As a writer, I want a title to grab a reader's attention, so they want to see what's in the article. Sort of like wrapping a gift you really hope someone likes, then waiting in anticipation of their reaction when they open it!
I've gone through another of those periods when I just want to know why. Why can't I seem to find someone who just wants to date me, get to know me slowly, and make that slow journey of discovery to determining if this person is someone you'd want to consider forming a deep relationship with? But that time is now once again over. At least for a short while! What I keep re-learning....or maybe not so much re-learning as coming to a deeper, clear understanding...is that I am enough. This time of year leads me inevitably to self-evaluation. I take stock of where I've been, where I am, and where I want to be. I ask myself, seriously..."Why do you want a man in your life?" The answer is because each day I'm finding a clearer vision of who I am, and I understand that at some point, I'm going to want to share that with someone. Deeply. Intimately. Privately.

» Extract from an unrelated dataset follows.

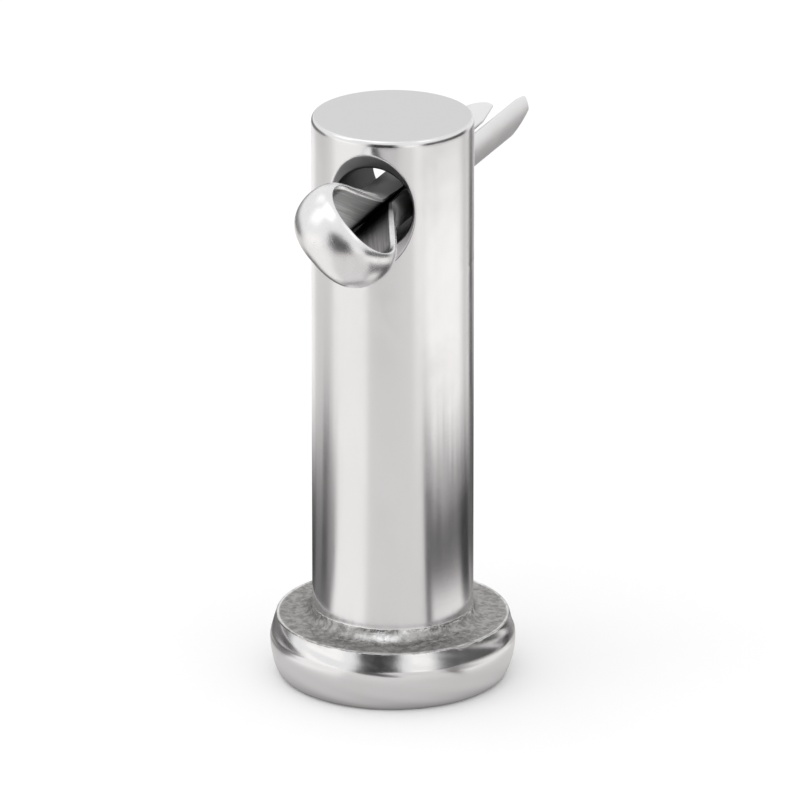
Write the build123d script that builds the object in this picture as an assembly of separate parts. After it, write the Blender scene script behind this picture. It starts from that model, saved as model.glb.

The conclusion I've come to is simple. I'm not ready yet. I can stand in one place now and say "This is who I am!" But there is also unfinished business. When someone comes in to my life, I want to be completely unfettered. Liberated from my past. Living my present as fully as I can, and looking with eagerness to a bright future.
How do I do this? I keep at my plan. That plan that took me to Florida (and back). That put me at the lowest point I've been in my life, but showed me as I grabbed each piton and scaled the slick walls, that I had the stamina and determination to get out of that hole! It's been filled in, gradually over the last two-plus years, but I still have some significant backfilling to do before it's completely re-filled.
Being thankful, even for seemingly small things, helps change our attitude. It helps get our focus outward, and when that focus turns away from being so self-focused, it skews our world view. Our life view. And begins to help us define our place in the world.
I write...because it's a release. Words tumble around, unfettered, in my mind and it feels as if they must be tamed and released in (what is hopefully) some semblance of order. As we enter this dizzying time of holiday obligations, decorations, and celebrations...focus on what makes you, personally thankful. When you do...when I do, it's life altering. It's life affirming. And it forces your focus outward. Look for where you can be a blessing, even in a small way. Because what's small to you, may be momentous to someone else! Be thankful!